= FMC Corporation (Fridley Plant) =

The FMC Corporation (Fridley Plant) is a United States Environmental Protection Agency Superfund site of 18 acre in Anoka County, Minnesota, United States, several hundred feet east of the Mississippi River. Solvents, paint sludge, and plating wastes were generated and disposed of in an on-site dump from the 1940s until 1969. Minnesota Pollution Control Agency (MPCA) staff sampled site surface and groundwater in the early 1980s and confirmed that ground and surface water were contaminated by industrial solvents. In the 1980s, solvents from the site were detected in the city of Minneapolis drinking water system intake that is located downgradient of where the FMC site groundwater contaminant plume enters the river.
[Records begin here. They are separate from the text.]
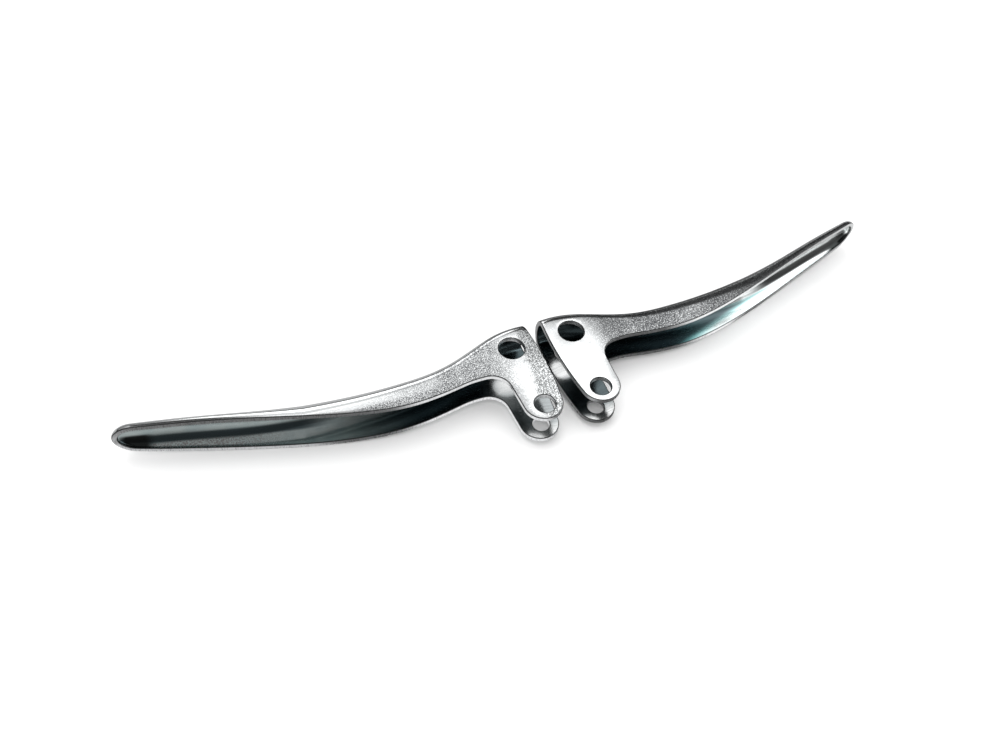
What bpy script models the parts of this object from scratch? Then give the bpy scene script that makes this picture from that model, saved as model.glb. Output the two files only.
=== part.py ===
"""A pair of pressed-steel handlebar levers, clutch and front brake, lying flat.

Each lever is one folded sheet: a half-round back, an upper and a lower flange that grow into
clevis ears round the pivot, and a blade that flattens into a gutter with a closed, spoon-like tip.
The two levers are mirror images about the plane X = 0. They lie with the pivot axes upright,
the open side of the channel towards -Y and the rounded back towards +Y.

Metres, +Z up, the resting surface is Z = 0.
"""
import math

import bmesh
import bpy
from mathutils import Matrix, Vector

MM = 0.001

# Driving dimensions, in millimetres
SHEET = 2.0                      # sheet thickness
PIVOT_BORE_UPPER = 8.0           # upper ear hole, takes the screw's shoulder
PIVOT_BORE_LOWER = 6.4           # lower ear hole, takes the M6 thread end
NIPPLE_BORE = 10.0               # cross hole for the cable's barrel nipple, through both flanges
NIPPLE_AT = (5.4, 27.3)          # its centre from the pivot axis, in the lever's own frame

EAR_CENTRE = (0.5, 0.9)          # centre of the ear's round end
EAR_RADIUS = 7.6
NECK_RADIUS = 7.5                # concave fillet between ear and blade
NECK_CENTRE = (17.4, 8.5)

ROOT_FOOT = (-7.1, 1.5)          # root edge: a shallow arc from the ear's round end ...
ROOT_WAIST = (-6.2, 17.0)        # ... through this point ...
ROOT_HEEL = (-2.0, 38.5)         # ... to the back of the channel

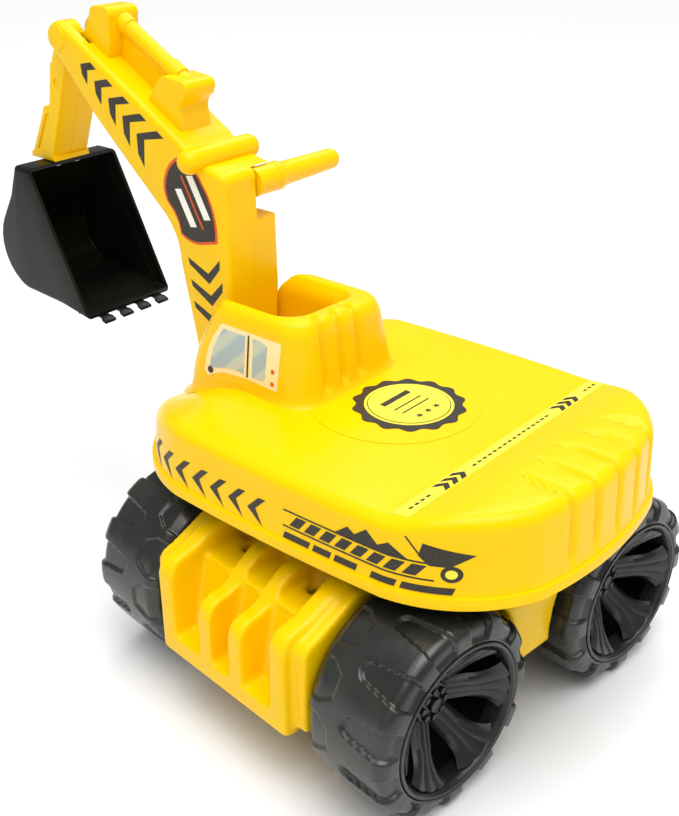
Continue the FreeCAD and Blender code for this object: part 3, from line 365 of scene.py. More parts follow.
for side in (-1, 1):
    for end in (-1, 1):
        y = end * WHEELBASE_HALF
        start, far = (side * BODY_SIDE, y, AXLE_HEIGHT), (side * 170, y, AXLE_HEIGHT)
        cutters.append(drum("arch", ARCH_RADIUS, start, far, 96))
        cutters.append(drum("screw_recess", 6, (side * 31, end * 102, 106), (side * 31, end * 102, 140), 24))
cut(chassis, cutters)
moulded(chassis, 1.8, 6)
turned_with_wheels(chassis)
settled(chassis, "chassis", yellow, "yellow_shell", "chassis_shell")


# ---------------------------------------------------------------- wheels
# Four blow-moulded black tyres with a lugged tread, each with a spoked insert pressed in its
# mouth and a small knobbed cap on the hub. Made once on the +X side and copied to the corners.

TYRE_RADIUS = 67.0
TYRE_INNER = 74.0
TYRE_OUTER = 140.0
TREAD_STEPS = 432
LUG_PITCH = 30.0
POCKET_DEPTH = 2.6
PAD_DEPTH = 1.5
GROOVE_SLOPE = 1.7
SPOKES, KNOBS = 6, 8


def black_plastic(name, bright, deep, rough, grain):
    """Black polyethylene: a faint bloom of dust, a fine moulded grain and rubbed, glossier patches."""
    plastic = Finish(name)
    shade = plastic.mix(plastic.noise(22.0, 4.0).ramp(0.4, 0.8) * 0.7, deep, bright)
    rubbed = plastic.noise(60.0, 3.0, (1, 1, 0.5)).ramp(0.35, 0.7)
    fine = plastic.bump(plastic.noise(900.0, 2.0), grain)
    skin = plastic.bump(plastic.noise(110.0, 1.0), 0.0001, Normal=fine)
    return plastic.surface(Base_Color=shade, Roughness=rubbed * 0.12 + rough, Normal=skin, IOR=1.5)


tyre_black = black_plastic("tyre_black", colour(56, 59, 54), colour(36, 38, 35), 0.19, 0.00003)
rim_black = black_plastic("rim_black", colour(44, 46, 43), colour(24, 25, 24), 0.26, 0.00004)


def spun(name, profile, steps):
    """A closed outline of (distance along X, radius) turned round the X axis."""
    made = added(name, bpy.ops.mesh.primitive_circle_add, vertices=len(profile), fill_type="NOTHING")
    for vertex, (x, radius) in zip(made.data.vertices, profile):
        vertex.co = (x * MM, 0, radius * MM)
    bpy.ops.object.mode_set(mode="EDIT")
    bpy.ops.mesh.select_all(action="SELECT")
    bpy.ops.mesh.spin(steps=steps, angle=2 * math.pi, center=(0, 0, 0), axis=(1, 0, 0))
    bpy.ops.mesh.select_all(action="SELECT")
    bpy.ops.mesh.remove_doubles(threshold=0.00001)
    bpy.ops.object.mode_set(mode="OBJECT")
    return faces_out(made)


def soft(value):
    """0 below 0, 1 above 1 and smooth between."""
    value = min(max(value, 0.0), 1.0)
    return value * value * (3 - 2 * value)


def smooth(thing, degrees=32.0):
    """Shades a piece smooth, but for edges sharper than an angle."""
    select_only(thing)
    bpy.ops.object.shade_smooth_by_angle(angle=math.radians(degrees))
    return thing


def pressed_in(thing, depth_at):
    """Sinks each point of a skin by what depth_at gives for its place and normal."""
    normals = [vertex.normal.copy() for vertex in thing.data.vertices]
    for vertex, normal in zip(thing.data.vertices, normals):
        vertex.co -= normal * depth_at(vertex.co / MM, normal) * MM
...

To address this, the Minneapolis surface water intake was moved further downstream and into the center of the river. Regular sampling of the water from the intake has shown no exceedances of contaminants since the 1980s. Because of the threat posed to Minneapolis drinking water, this site received one of the highest Hazard Ranking System (HRS) scores of all sites on the Superfund National Priorities List (NPL). However, that threat was mitigated by relocating the intake. Cleanup work at the FMC site was initiated in the 1980s, and the groundwater extraction wells that were installed as part of the remedy have been in operation since that time.

==Threats and contaminants==
FMC site groundwater is contaminated with volatile organic compounds (VOCs) including trichloroethylene (TCE). Soil that was excavated in the 1980s was also contaminated with TCE. The main health risk at the FMC site would be if someone were to use contaminated groundwater as a drinking water supply. TCE believed to be from the site was detected in high concentrations in groundwater wells located near the Mississippi River and is believed to have contributed to the detection of VOCs in the Minneapolis drinking water supply intake in the 1980s. However, the surface water intake was moved further downstream and no exceedances of VOCs have been detected in the intake since that time. In addition, because no private drinking water wells are in the area, no residents are directly exposed to the contaminants in the site groundwater.

==Cleanup progress==
The soil cleanup at the FMC site and installation of groundwater extraction wells were completed between 1983 and 1987. In addition to storing contaminated soil in an on-site vault, the cleanup also included pumping contaminated groundwater and transporting it to a nearby treatment plant. Routine monitoring of groundwater began in 1987 and continues to this day. Although concentrations of VOCs in groundwater have decreased in most monitoring wells, pumping will continue until cleanup goals have been met.

Because contamination still exists on the site, by law, the remedy must be reviewed every five years to ensure that it is still protective. Five-year reviews were completed by MPCA in 1999, 2004 and 2009. The next review will be conducted in 2014. No issues with the remedy's short-term protectiveness have been identified in any of the five-year reviews. The remedy continues to be protective of public health and the environment.

==Property reuse==
The site continues to be used as a manufacturing facility operated by BAE Systems. In 2009, BAE installed 16 solar panels on the site to provide electricity. The panels provide 30 percent of the electrical energy for the remediation system on the south side of the site. The amount of energy produced per year would supply enough power for four average sized homes. The use of solar energy at the FMC site prevents 41,000 pounds of carbon dioxide from being produced and emitted into the air.